** begin **

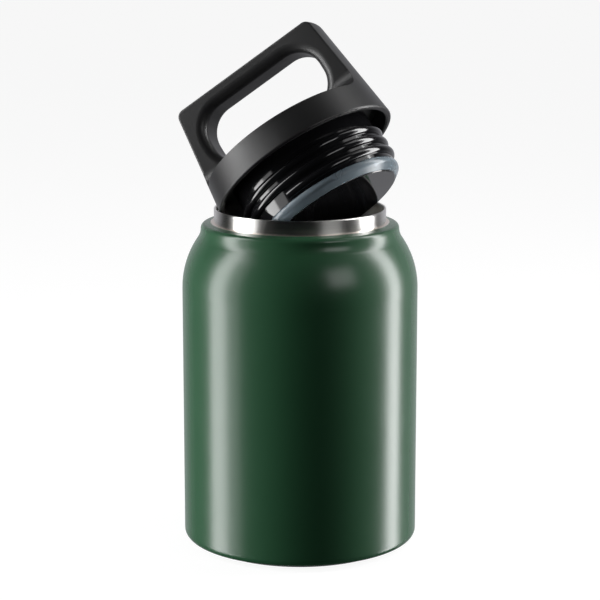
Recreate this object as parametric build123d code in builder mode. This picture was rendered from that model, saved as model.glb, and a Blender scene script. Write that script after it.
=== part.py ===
"""Wide-mouth vacuum flask with its screw lid taken off the thread and leaning in the mouth.

Millimetres, +Z up. The origin is the centre of the base pad's resting face, on the
flask's axis. The lid's pieces are drawn on the lid's own plane, whose origin is the
centre of the skirt's lower rim and whose Z runs up the lid's axis to the handle.
"""

from build123d import *
from math import cos, radians, sin, tan
import os

os.makedirs("parts", exist_ok=True)

# ---------------------------------------------------------------- flask sizes
mouth_z = 145.0  # top of the steel lip
body_r = 50.0  # outside of the barrel
shell_wall = 0.8
base_z = 2.0  # underside of the steel, above the pad's resting face
base_edge_r = 3.2  # rounding of the barrel's bottom edge
base_open_r = 44.0  # inner edge of the shell's turned-in bottom

collar_r = 42.0  # the short collar that carries the lid's skirt
collar_edge_r = 2.0
collar_blend_r = 7.5
shoulder_r = 37.0
shoulder_slope = 33.8  # degrees from upright, at the top of the shoulder
shoulder_corner = 22.8  # depth below the lip where slope and barrel lines cross
ledge_in, ledge_out = 5.6, 6.9  # depths below the lip, at the ring and at the collar
ledge_lap = 0.5  # the ledge is drawn this far inside the ring, then cut by it

neck_r = 36.4  # outside of the bare steel mouth ring
neck_bore_r = 35.5
neck_depth = 18.5  # the ring's weld to the liner
lip_round = 0.48  # of the wall's thickness, a full round less a hair
thread_pitch = 4.92
thread_in_r = 33.6  # crest of the female thread
thread_in_half = 1.25  # half the female ridge's width
thread_in_top = 5.6  # depth of its upper start
thread_in_turns = 1.6

liner_r = 47.4  # outside of the inner vessel
liner_wall = 0.6
seat_r = 30.6  # throat below the seal's seat
seat_top, seat_low = 26.2, 29.2  # depths of the 45 degree seal seat
seat_lead, throat_run = 3.0, 4.0  # taper above the seat, straight throat below it
seat_rounds = (1.2, 1.6, 2.0)
liner_shoulder = 44.0  # depth where the vessel reaches its full width
liner_shoulder_round = 9.0
liner_split_z = 26.0  # weld between the vessel and its drawn bottom
liner_base_z = 11.0
liner_base_round = 11.0

dish_r, dish_rise, dish_slope = 36.0, 2.2, 4.0  # raised middle of the bottom plate
dish_round = 2.0
dimple_r, dimple_rise, dimple_round = 5.0, 1.8, 0.5
vent_r = 1.0  # the hole the space is pumped out through
seal_r, seal_t = 3.4, 1.2

pad_r, pad_edge = 43.0, 0.7

foil_gap, foil_wall = 0.35, 0.25
foil_low, foil_high = 28.0, 98.0

getter_x, getter_r, getter_t, getter_edge = 18.0, 4.0, 1.6, 0.3
strap_w, strap_t, strap_foot, strap_round = 5.0, 0.4, 5.0, 0.5
strap_reach, strap_slant = 5.2, 0.6  # half the strap's bridge, and its leg's slant

# ------------------------------------------------------------------ lid sizes
skirt_r = 41.6  # outside of the skirt's lower rim
skirt_h = 12.4  # up to the top disc
lid_taper = 6.75  # degrees, shared by the skirt and the handle's ends
skirt_wall = 2.6
skirt_ease = 0.8
recess_h = 7.0  # ceiling of the groove that takes the mouth ring
socket_h = 9.6  # ceiling of the plug's socket
handle_h = 49.5
handle_half = 8.8  # half the slab's thickness
handle_corner_r = 3.4
handle_root_r = 8.0  # hollow blend from the slab's faces to the disc
handle_ease = 0.8
handle_sunk = 1.0  # how far the slab is sunk into the disc
grip_w, grip_low, grip_high = 57.6, 16.4, 42.4  # the finger opening
grip_corner_r = 11.5
grip_ease = 4.0

plug_r = 32.4  # root of the male thread
plug_wall = 2.2
plug_foot = 21.6  # depth of the end of the plug's barrel, on the disc's flange
thread_out_r = 34.2
thread_out_top = 3.2  # depth of the upper start below the skirt's rim
thread_out_turns = 2.6
thread_out_start = -108.0  # degrees round the lid to the thread's lower end
ridge_half, ridge_root = 1.8, 0.6  # half width and buried depth of the male thread

gasket_top, gasket_low = 18.4, 23.3  # depths below the skirt's rim
gasket_r = 32.9
gasket_core_r = 30.0
gasket_swell = 0.1  # its widest point, beyond gasket_r
gasket_waist = 2.4  # depth of the widest point below its top
gasket_lip = 0.4  # its foot, beyond the end disc
gasket_rounds = (1.0, 2.0, 0.2)
disc_r, disc_low, disc_edge = 29.4, 23.7, 0.5
foam_fit = 0.2  # clearance round the insulation

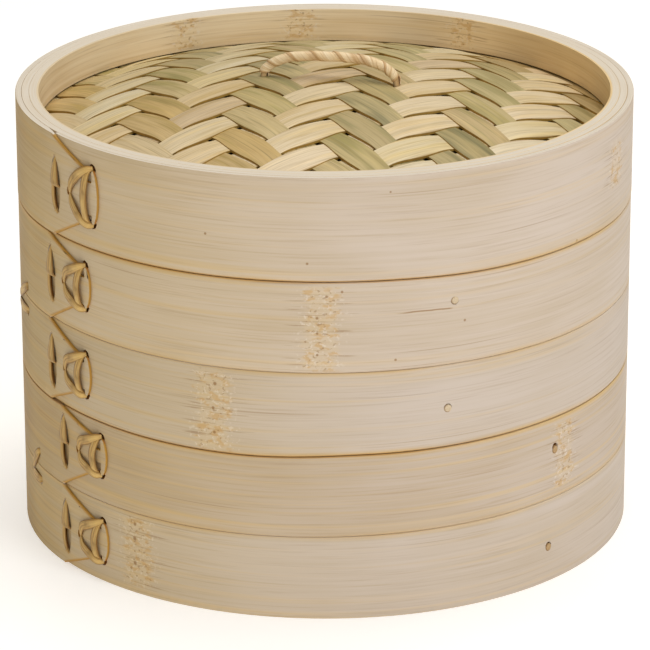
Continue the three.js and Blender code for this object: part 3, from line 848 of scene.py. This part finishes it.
# %% [markdown]
# ## The woven dome
# Two sets of flat strips cross at right angles in a two-over, two-under twill, which is what
# makes the herringbone. Each strip is a grid whose length follows the round edge of the lid.
# It rises where it passes over the other set and dips where it passes under; because the float
# covers two strips, the rise is a stretched cosine. Green skin-side strips run one way and
# pale inner-side strips the other.

# %% Weave layout
dome_low, dome_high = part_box("lid_woven_dome")
dome_radius = hoop_size("lid_rim_hoop")[0] - 0.5 * MM
DOME_RISE = 14.5 * MM
WEAVE_CORNER = Vector((2.33, -21.04)) * MM     # where two strip edges cross near the middle
WEAVE_TURN = math.radians(35.25)
PALE_WAY = Vector((math.cos(WEAVE_TURN), math.sin(WEAVE_TURN)))
GREEN_WAY = Vector((math.sin(WEAVE_TURN), -math.cos(WEAVE_TURN)))
GREEN_PITCH = 11.96 * MM
PALE_PITCH = 12.78 * MM
WOVEN_EDGE = 96.3 * MM
CLAMPED_FROM = 95.5 * MM
CLAMP_RUN = 5 * MM            # over which a strip flattens before the hoops clamp it
print("dome from", dome_low.z, "to", dome_high.z)


def dome_height(x, y):
    share = min(1.0, math.hypot(x, y) / dome_radius)
    return dome_high.z - DOME_RISE * share * share


def flattening(x, y):
    """1 on the dome, falling to 0 where the strips are clamped between the hoops."""
    share = min(1.0, max(0.0, (CLAMPED_FROM - math.hypot(x, y)) / CLAMP_RUN))
    return share * share * (3 - 2 * share)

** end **

# Your objective
Each line of the listing should be copied exactly.

# Task output
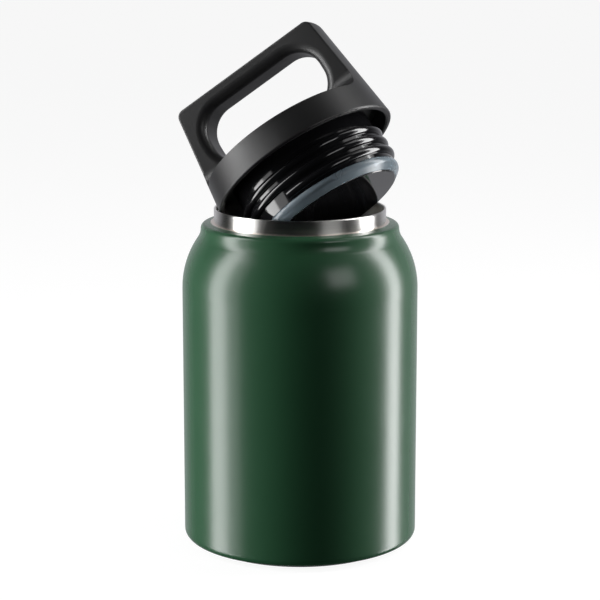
Recreate this object as parametric build123d code in builder mode. This picture was rendered from that model, saved as model.glb, and a Blender scene script. Write that script after it.
=== part.py ===
"""Wide-mouth vacuum flask with its screw lid taken off the thread and leaning in the mouth.

Millimetres, +Z up. The origin is the centre of the base pad's resting face, on the
flask's axis. The lid's pieces are drawn on the lid's own plane, whose origin is the
centre of the skirt's lower rim and whose Z runs up the lid's axis to the handle.
"""

from build123d import *
from math import cos, radians, sin, tan
import os

os.makedirs("parts", exist_ok=True)

# ---------------------------------------------------------------- flask sizes
mouth_z = 145.0  # top of the steel lip
body_r = 50.0  # outside of the barrel
shell_wall = 0.8
base_z = 2.0  # underside of the steel, above the pad's resting face
base_edge_r = 3.2  # rounding of the barrel's bottom edge
base_open_r = 44.0  # inner edge of the shell's turned-in bottom

collar_r = 42.0  # the short collar that carries the lid's skirt
collar_edge_r = 2.0
collar_blend_r = 7.5
shoulder_r = 37.0
shoulder_slope = 33.8  # degrees from upright, at the top of the shoulder
shoulder_corner = 22.8  # depth below the lip where slope and barrel lines cross
ledge_in, ledge_out = 5.6, 6.9  # depths below the lip, at the ring and at the collar
ledge_lap = 0.5  # the ledge is drawn this far inside the ring, then cut by it

neck_r = 36.4  # outside of the bare steel mouth ring
neck_bore_r = 35.5
neck_depth = 18.5  # the ring's weld to the liner
lip_round = 0.48  # of the wall's thickness, a full round less a hair
thread_pitch = 4.92
thread_in_r = 33.6  # crest of the female thread
thread_in_half = 1.25  # half the female ridge's width
thread_in_top = 5.6  # depth of its upper start
thread_in_turns = 1.6

liner_r = 47.4  # outside of the inner vessel
liner_wall = 0.6
seat_r = 30.6  # throat below the seal's seat
seat_top, seat_low = 26.2, 29.2  # depths of the 45 degree seal seat
seat_lead, throat_run = 3.0, 4.0  # taper above the seat, straight throat below it
seat_rounds = (1.2, 1.6, 2.0)
liner_shoulder = 44.0  # depth where the vessel reaches its full width
liner_shoulder_round = 9.0
liner_split_z = 26.0  # weld between the vessel and its drawn bottom
liner_base_z = 11.0
liner_base_round = 11.0

dish_r, dish_rise, dish_slope = 36.0, 2.2, 4.0  # raised middle of the bottom plate
dish_round = 2.0
dimple_r, dimple_rise, dimple_round = 5.0, 1.8, 0.5
vent_r = 1.0  # the hole the space is pumped out through
seal_r, seal_t = 3.4, 1.2

pad_r, pad_edge = 43.0, 0.7

foil_gap, foil_wall = 0.35, 0.25
foil_low, foil_high = 28.0, 98.0

getter_x, getter_r, getter_t, getter_edge = 18.0, 4.0, 1.6, 0.3
strap_w, strap_t, strap_foot, strap_round = 5.0, 0.4, 5.0, 0.5
strap_reach, strap_slant = 5.2, 0.6  # half the strap's bridge, and its leg's slant

# ------------------------------------------------------------------ lid sizes
skirt_r = 41.6  # outside of the skirt's lower rim
skirt_h = 12.4  # up to the top disc
lid_taper = 6.75  # degrees, shared by the skirt and the handle's ends
skirt_wall = 2.6
skirt_ease = 0.8
recess_h = 7.0  # ceiling of the groove that takes the mouth ring
socket_h = 9.6  # ceiling of the plug's socket
handle_h = 49.5
handle_half = 8.8  # half the slab's thickness
handle_corner_r = 3.4
handle_root_r = 8.0  # hollow blend from the slab's faces to the disc
handle_ease = 0.8
handle_sunk = 1.0  # how far the slab is sunk into the disc
grip_w, grip_low, grip_high = 57.6, 16.4, 42.4  # the finger opening
grip_corner_r = 11.5
grip_ease = 4.0

plug_r = 32.4  # root of the male thread
plug_wall = 2.2
plug_foot = 21.6  # depth of the end of the plug's barrel, on the disc's flange
thread_out_r = 34.2
thread_out_top = 3.2  # depth of the upper start below the skirt's rim
thread_out_turns = 2.6
thread_out_start = -108.0  # degrees round the lid to the thread's lower end
ridge_half, ridge_root = 1.8, 0.6  # half width and buried depth of the male thread

gasket_top, gasket_low = 18.4, 23.3  # depths below the skirt's rim
gasket_r = 32.9
gasket_core_r = 30.0
gasket_swell = 0.1  # its widest point, beyond gasket_r
gasket_waist = 2.4  # depth of the widest point below its top
gasket_lip = 0.4  # its foot, beyond the end disc
gasket_rounds = (1.0, 2.0, 0.2)
disc_r, disc_low, disc_edge = 29.4, 23.7, 0.5
foam_fit = 0.2  # clearance round the insulation

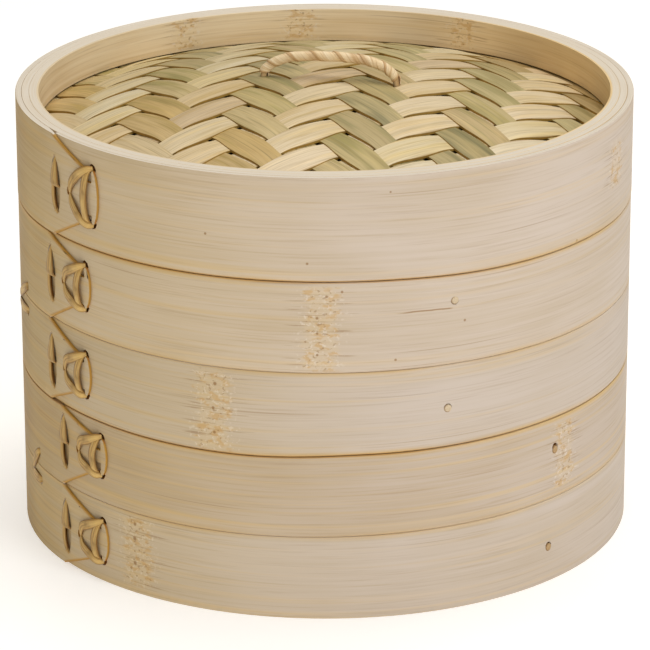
Continue the three.js and Blender code for this object: part 3, from line 848 of scene.py. This part finishes it.
# %% [markdown]
# ## The woven dome
# Two sets of flat strips cross at right angles in a two-over, two-under twill, which is what
# makes the herringbone. Each strip is a grid whose length follows the round edge of the lid.
# It rises where it passes over the other set and dips where it passes under; because the float
# covers two strips, the rise is a stretched cosine. Green skin-side strips run one way and
# pale inner-side strips the other.

# %% Weave layout
dome_low, dome_high = part_box("lid_woven_dome")
dome_radius = hoop_size("lid_rim_hoop")[0] - 0.5 * MM
DOME_RISE = 14.5 * MM
WEAVE_CORNER = Vector((2.33, -21.04)) * MM     # where two strip edges cross near the middle
WEAVE_TURN = math.radians(35.25)
PALE_WAY = Vector((math.cos(WEAVE_TURN), math.sin(WEAVE_TURN)))
GREEN_WAY = Vector((math.sin(WEAVE_TURN), -math.cos(WEAVE_TURN)))
GREEN_PITCH = 11.96 * MM
PALE_PITCH = 12.78 * MM
WOVEN_EDGE = 96.3 * MM
CLAMPED_FROM = 95.5 * MM
CLAMP_RUN = 5 * MM            # over which a strip flattens before the hoops clamp it
print("dome from", dome_low.z, "to", dome_high.z)


def dome_height(x, y):
    share = min(1.0, math.hypot(x, y) / dome_radius)
    return dome_high.z - DOME_RISE * share * share


def flattening(x, y):
    """1 on the dome, falling to 0 where the strips are clamped between the hoops."""
    share = min(1.0, max(0.0, (CLAMPED_FROM - math.hypot(x, y)) / CLAMP_RUN))
    return share * share * (3 - 2 * share)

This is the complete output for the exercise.